Stored records:
** Begin **

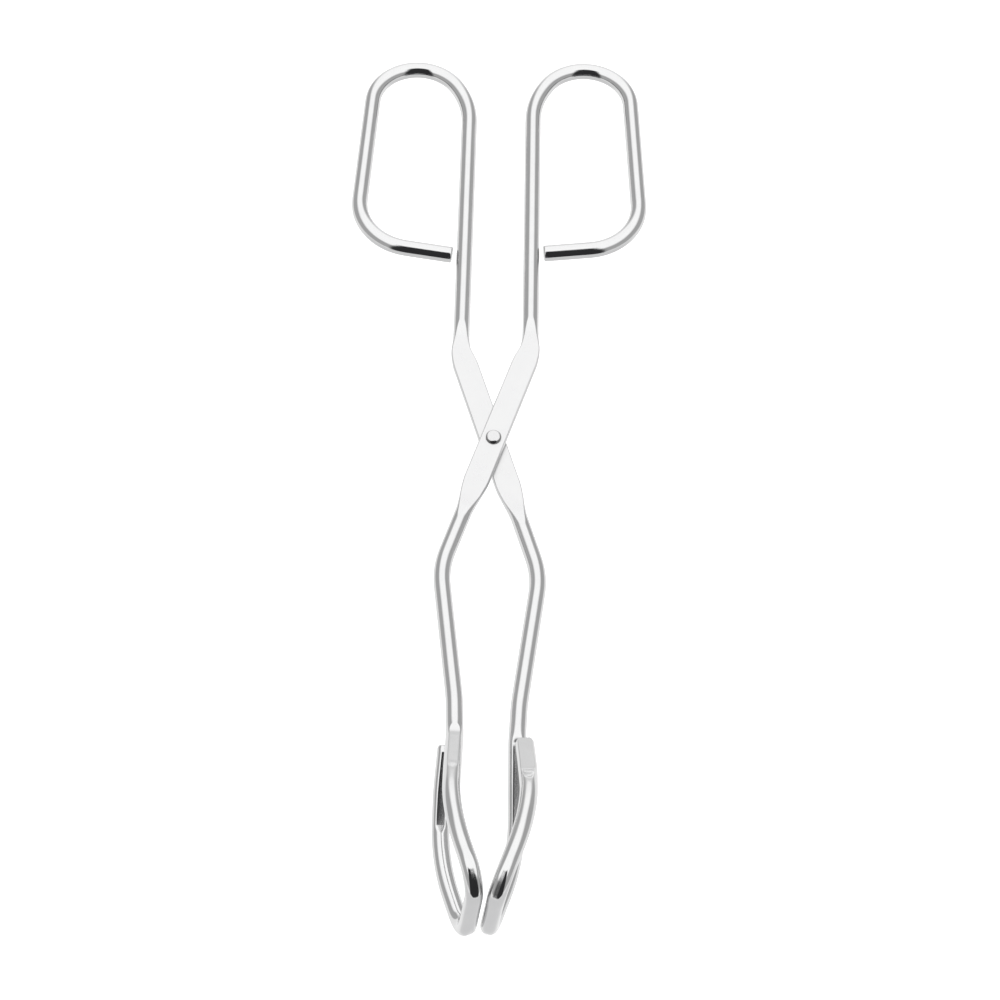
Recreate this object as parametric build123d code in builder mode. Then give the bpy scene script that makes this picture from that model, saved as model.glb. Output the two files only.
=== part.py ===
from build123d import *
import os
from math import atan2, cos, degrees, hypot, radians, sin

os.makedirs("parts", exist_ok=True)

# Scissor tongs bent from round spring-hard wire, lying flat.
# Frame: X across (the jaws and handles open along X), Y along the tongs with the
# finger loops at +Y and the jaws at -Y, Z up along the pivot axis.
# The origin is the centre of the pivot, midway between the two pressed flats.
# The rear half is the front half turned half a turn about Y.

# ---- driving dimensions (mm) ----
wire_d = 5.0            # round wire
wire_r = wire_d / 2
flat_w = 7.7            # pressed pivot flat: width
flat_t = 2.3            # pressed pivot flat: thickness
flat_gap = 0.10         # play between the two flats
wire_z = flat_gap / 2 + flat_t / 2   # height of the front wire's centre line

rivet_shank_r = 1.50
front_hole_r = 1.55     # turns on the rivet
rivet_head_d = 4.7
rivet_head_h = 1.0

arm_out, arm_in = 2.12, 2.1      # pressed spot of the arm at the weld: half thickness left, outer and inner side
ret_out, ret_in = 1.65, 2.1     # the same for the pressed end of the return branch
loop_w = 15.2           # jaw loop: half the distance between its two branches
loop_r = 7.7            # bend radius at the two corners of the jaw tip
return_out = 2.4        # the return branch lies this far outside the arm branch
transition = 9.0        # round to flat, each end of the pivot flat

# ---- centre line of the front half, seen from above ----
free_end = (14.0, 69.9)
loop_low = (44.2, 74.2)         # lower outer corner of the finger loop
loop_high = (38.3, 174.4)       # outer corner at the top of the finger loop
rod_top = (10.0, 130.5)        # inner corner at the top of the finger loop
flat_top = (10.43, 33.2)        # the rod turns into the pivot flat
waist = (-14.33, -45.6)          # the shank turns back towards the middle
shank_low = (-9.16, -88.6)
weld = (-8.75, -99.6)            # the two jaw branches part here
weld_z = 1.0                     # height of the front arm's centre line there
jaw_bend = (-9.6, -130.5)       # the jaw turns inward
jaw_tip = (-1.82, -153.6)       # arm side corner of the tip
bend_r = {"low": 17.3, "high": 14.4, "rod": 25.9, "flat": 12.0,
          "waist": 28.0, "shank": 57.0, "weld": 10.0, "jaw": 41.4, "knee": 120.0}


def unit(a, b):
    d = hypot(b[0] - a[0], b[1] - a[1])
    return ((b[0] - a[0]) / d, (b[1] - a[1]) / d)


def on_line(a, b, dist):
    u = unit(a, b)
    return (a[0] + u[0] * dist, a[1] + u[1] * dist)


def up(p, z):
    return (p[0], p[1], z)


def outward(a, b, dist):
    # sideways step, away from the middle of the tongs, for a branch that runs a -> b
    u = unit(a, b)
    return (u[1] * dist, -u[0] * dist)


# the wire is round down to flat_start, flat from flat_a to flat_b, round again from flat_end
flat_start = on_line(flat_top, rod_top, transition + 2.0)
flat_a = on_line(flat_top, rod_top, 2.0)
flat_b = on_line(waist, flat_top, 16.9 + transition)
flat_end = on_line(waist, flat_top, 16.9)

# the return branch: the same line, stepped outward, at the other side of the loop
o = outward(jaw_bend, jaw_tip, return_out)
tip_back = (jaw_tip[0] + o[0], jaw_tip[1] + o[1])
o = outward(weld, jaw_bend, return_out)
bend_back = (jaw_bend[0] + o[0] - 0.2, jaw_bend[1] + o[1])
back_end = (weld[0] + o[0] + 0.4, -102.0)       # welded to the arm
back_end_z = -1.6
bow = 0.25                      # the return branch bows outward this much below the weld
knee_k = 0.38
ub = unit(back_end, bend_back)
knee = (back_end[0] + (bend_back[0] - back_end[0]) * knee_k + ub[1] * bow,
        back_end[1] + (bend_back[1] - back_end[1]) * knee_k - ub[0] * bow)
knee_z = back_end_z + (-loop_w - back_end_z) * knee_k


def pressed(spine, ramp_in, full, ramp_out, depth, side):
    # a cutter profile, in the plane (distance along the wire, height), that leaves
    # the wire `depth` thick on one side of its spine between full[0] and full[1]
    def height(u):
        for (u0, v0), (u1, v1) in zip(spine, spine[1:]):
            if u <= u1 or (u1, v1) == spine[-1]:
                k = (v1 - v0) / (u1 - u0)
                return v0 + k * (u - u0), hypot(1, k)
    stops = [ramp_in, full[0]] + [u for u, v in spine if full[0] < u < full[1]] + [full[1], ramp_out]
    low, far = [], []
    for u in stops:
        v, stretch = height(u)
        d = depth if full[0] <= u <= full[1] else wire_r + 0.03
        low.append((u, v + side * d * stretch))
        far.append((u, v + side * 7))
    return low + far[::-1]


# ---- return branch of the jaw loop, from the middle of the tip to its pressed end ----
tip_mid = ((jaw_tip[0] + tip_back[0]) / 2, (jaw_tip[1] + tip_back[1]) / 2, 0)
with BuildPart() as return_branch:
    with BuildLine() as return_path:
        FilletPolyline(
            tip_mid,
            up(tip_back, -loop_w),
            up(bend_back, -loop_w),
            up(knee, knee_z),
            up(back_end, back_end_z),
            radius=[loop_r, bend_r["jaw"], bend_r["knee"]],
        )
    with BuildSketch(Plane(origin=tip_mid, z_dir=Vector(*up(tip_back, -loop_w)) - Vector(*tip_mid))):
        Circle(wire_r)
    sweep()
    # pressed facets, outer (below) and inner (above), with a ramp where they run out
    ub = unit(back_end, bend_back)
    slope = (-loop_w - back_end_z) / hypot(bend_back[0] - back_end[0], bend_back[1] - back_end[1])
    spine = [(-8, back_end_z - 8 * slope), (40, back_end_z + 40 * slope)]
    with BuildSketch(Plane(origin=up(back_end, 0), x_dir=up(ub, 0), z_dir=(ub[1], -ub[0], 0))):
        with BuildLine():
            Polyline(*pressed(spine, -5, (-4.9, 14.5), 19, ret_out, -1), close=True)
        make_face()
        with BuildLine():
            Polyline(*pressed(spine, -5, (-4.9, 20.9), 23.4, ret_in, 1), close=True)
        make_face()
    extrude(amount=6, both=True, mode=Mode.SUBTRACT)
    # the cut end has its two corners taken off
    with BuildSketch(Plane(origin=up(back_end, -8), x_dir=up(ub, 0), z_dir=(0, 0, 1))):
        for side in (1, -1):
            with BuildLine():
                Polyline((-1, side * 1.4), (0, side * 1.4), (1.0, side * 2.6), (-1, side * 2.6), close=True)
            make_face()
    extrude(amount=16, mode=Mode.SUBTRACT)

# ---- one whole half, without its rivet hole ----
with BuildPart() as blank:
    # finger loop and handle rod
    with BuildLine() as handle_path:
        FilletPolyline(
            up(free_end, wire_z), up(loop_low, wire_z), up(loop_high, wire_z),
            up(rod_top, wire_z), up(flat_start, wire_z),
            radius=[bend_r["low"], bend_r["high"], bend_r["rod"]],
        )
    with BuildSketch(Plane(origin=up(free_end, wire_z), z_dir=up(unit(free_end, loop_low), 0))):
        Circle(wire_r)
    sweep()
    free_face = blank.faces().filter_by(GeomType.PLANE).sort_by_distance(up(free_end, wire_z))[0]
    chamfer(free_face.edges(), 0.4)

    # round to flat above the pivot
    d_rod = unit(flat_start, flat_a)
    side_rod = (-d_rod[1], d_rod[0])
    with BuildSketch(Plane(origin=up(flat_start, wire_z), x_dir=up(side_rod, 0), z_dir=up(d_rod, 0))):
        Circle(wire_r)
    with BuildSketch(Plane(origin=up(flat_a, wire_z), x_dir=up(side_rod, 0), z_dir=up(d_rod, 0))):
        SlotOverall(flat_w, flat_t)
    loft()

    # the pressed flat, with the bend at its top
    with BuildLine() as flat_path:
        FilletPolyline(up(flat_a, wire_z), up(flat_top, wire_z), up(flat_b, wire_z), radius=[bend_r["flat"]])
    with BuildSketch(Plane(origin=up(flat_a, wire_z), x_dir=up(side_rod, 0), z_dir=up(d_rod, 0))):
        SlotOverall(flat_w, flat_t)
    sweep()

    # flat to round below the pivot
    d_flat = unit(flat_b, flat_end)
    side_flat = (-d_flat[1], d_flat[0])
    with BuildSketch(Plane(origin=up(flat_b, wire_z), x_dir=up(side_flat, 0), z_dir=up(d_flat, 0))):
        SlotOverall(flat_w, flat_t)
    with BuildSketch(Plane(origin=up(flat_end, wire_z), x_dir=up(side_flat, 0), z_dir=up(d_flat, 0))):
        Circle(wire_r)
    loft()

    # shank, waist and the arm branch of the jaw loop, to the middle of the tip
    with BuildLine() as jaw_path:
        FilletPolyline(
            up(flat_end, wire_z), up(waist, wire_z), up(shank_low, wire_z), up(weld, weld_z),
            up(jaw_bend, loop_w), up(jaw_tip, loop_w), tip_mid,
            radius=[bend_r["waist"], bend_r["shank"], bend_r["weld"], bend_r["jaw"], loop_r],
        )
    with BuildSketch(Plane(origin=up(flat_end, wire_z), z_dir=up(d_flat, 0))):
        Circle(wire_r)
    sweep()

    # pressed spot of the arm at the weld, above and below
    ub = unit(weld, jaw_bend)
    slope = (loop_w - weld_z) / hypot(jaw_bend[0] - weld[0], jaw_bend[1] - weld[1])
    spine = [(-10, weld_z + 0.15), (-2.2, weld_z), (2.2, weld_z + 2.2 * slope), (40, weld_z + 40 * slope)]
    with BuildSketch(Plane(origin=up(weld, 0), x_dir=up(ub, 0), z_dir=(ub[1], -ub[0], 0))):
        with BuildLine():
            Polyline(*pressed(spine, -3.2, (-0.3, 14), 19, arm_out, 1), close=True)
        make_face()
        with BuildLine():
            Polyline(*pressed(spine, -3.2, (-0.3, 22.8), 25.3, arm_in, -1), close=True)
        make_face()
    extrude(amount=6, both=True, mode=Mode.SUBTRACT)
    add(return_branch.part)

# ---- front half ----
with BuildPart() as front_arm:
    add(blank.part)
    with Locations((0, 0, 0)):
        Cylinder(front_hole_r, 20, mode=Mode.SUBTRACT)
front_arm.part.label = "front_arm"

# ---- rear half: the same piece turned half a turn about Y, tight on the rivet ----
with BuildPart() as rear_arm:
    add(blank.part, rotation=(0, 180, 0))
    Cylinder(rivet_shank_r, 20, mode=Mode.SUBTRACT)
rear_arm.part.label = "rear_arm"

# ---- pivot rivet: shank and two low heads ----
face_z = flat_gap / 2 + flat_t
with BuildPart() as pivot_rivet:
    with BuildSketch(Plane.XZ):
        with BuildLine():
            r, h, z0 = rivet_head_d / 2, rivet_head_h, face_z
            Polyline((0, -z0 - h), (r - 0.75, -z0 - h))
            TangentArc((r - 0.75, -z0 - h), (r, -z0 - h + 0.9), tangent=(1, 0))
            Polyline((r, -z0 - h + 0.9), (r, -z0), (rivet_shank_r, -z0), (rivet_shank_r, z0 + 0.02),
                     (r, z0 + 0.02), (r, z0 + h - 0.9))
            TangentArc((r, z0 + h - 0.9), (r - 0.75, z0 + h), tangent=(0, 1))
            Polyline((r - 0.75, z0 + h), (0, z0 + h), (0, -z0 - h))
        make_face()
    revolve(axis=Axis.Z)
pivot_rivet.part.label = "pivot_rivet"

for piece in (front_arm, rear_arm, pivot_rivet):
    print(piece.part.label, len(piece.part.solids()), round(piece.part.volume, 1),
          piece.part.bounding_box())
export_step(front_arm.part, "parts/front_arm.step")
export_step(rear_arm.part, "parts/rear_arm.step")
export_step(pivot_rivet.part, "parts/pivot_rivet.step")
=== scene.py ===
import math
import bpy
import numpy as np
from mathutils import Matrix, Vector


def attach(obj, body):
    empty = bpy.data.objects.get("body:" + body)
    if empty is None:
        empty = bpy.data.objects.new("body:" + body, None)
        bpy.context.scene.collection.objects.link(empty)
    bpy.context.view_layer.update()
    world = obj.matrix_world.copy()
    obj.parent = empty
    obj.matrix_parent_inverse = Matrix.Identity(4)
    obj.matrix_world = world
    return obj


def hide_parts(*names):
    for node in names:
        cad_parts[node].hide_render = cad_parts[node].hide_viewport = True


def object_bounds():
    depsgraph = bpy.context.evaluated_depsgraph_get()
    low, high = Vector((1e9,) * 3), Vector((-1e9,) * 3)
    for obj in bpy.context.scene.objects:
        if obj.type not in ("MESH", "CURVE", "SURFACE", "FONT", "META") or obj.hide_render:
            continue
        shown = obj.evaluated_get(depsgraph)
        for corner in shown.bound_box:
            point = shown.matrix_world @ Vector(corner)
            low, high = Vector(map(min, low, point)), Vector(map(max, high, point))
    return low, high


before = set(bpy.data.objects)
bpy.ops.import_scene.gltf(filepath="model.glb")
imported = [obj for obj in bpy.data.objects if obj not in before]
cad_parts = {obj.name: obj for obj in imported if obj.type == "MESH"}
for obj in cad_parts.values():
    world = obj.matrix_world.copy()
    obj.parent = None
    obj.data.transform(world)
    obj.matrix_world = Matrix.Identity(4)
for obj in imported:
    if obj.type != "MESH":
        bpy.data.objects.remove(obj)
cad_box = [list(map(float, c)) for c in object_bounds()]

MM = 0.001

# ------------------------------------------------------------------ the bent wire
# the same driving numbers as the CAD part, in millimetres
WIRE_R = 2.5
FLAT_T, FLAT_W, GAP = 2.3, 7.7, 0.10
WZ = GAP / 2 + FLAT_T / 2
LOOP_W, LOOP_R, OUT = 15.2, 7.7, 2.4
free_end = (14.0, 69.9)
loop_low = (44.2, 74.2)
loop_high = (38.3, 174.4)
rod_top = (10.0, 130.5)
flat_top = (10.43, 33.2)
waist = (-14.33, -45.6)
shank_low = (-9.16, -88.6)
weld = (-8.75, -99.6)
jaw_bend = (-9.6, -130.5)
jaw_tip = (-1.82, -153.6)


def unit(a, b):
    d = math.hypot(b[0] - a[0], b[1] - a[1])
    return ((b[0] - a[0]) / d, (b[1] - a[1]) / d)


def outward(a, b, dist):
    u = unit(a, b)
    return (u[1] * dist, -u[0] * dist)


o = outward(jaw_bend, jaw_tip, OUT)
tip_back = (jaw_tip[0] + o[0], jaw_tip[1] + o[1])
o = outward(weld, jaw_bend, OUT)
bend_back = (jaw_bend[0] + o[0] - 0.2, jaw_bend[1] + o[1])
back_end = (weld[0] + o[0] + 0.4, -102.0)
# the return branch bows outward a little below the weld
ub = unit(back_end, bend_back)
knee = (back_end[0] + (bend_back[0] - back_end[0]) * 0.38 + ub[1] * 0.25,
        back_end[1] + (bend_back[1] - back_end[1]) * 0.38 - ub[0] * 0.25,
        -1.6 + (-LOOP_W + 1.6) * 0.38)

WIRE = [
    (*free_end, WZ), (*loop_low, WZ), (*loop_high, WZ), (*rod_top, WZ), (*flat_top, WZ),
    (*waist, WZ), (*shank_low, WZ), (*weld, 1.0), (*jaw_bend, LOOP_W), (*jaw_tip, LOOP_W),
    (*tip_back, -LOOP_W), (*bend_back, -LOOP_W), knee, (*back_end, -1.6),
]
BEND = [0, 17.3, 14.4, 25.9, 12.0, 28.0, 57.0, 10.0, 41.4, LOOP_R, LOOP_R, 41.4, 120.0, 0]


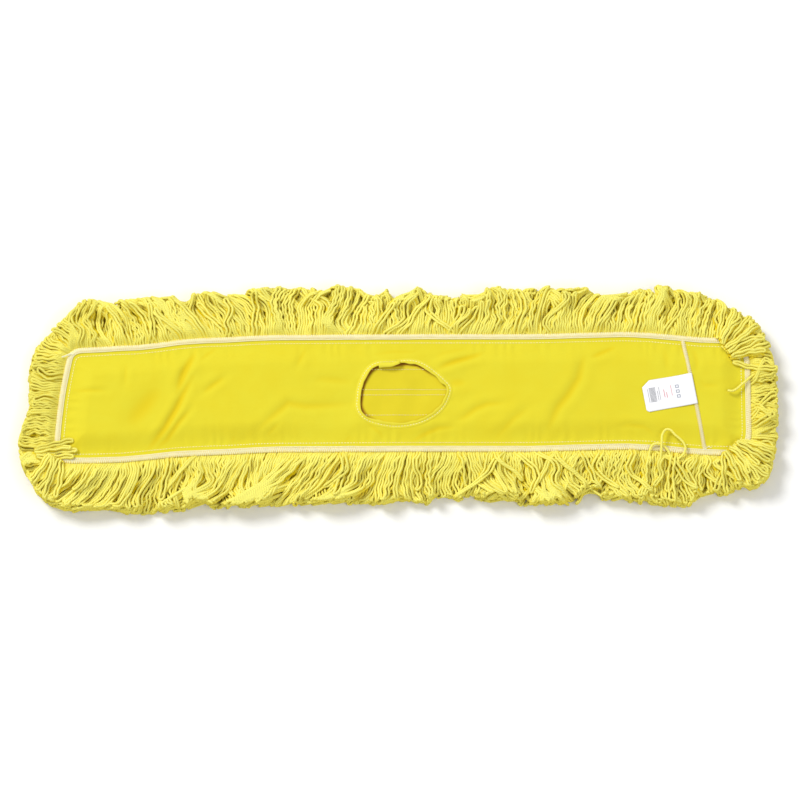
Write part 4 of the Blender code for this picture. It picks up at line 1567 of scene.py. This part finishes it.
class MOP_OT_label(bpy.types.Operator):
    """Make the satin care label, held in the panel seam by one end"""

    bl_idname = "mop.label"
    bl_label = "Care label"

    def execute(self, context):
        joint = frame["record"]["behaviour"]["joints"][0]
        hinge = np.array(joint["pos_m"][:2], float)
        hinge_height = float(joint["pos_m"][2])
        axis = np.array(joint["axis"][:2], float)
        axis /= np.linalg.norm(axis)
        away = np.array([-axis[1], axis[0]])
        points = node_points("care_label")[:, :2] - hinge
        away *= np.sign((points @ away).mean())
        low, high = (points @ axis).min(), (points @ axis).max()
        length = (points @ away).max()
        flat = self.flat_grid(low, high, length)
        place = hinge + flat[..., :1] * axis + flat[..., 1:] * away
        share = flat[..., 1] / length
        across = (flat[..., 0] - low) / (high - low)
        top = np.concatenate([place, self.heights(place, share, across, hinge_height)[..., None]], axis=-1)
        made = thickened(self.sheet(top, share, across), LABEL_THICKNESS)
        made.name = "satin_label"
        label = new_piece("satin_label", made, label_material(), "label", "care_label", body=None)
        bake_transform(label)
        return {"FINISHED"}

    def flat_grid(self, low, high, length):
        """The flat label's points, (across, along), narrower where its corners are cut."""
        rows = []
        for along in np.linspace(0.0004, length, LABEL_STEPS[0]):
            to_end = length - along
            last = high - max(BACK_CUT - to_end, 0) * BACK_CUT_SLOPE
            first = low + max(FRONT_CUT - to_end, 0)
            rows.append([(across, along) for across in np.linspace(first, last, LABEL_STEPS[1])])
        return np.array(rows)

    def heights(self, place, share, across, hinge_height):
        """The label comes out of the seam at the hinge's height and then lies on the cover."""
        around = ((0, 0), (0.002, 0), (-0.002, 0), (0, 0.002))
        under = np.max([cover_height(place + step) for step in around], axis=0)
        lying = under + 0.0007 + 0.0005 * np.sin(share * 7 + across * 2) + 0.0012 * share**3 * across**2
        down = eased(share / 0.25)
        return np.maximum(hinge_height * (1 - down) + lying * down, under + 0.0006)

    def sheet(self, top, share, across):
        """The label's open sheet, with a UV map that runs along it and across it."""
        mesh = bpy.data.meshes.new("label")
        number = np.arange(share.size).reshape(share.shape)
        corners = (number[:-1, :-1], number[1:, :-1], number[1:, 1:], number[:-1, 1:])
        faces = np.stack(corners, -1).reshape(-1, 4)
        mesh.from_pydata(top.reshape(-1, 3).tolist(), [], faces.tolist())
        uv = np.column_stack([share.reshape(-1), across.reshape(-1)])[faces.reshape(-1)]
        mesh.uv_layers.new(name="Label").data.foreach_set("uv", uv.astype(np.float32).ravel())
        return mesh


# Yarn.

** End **

WHAT YOU HAVE TO DO: Give again the lines from the one with "for piece in" to the one with "before = set(bpy.data.objects)", both lines included, exactly and with no other line.

RESULT OF THE TASK:
for piece in (front_arm, rear_arm, pivot_rivet):
    print(piece.part.label, len(piece.part.solids()), round(piece.part.volume, 1),
          piece.part.bounding_box())
export_step(front_arm.part, "parts/front_arm.step")
export_step(rear_arm.part, "parts/rear_arm.step")
export_step(pivot_rivet.part, "parts/pivot_rivet.step")
=== scene.py ===
import math
import bpy
import numpy as np
from mathutils import Matrix, Vector


def attach(obj, body):
    empty = bpy.data.objects.get("body:" + body)
    if empty is None:
        empty = bpy.data.objects.new("body:" + body, None)
        bpy.context.scene.collection.objects.link(empty)
    bpy.context.view_layer.update()
    world = obj.matrix_world.copy()
    obj.parent = empty
    obj.matrix_parent_inverse = Matrix.Identity(4)
    obj.matrix_world = world
    return obj


def hide_parts(*names):
    for node in names:
        cad_parts[node].hide_render = cad_parts[node].hide_viewport = True


def object_bounds():
    depsgraph = bpy.context.evaluated_depsgraph_get()
    low, high = Vector((1e9,) * 3), Vector((-1e9,) * 3)
    for obj in bpy.context.scene.objects:
        if obj.type not in ("MESH", "CURVE", "SURFACE", "FONT", "META") or obj.hide_render:
            continue
        shown = obj.evaluated_get(depsgraph)
        for corner in shown.bound_box:
            point = shown.matrix_world @ Vector(corner)
            low, high = Vector(map(min, low, point)), Vector(map(max, high, point))
    return low, high


before = set(bpy.data.objects)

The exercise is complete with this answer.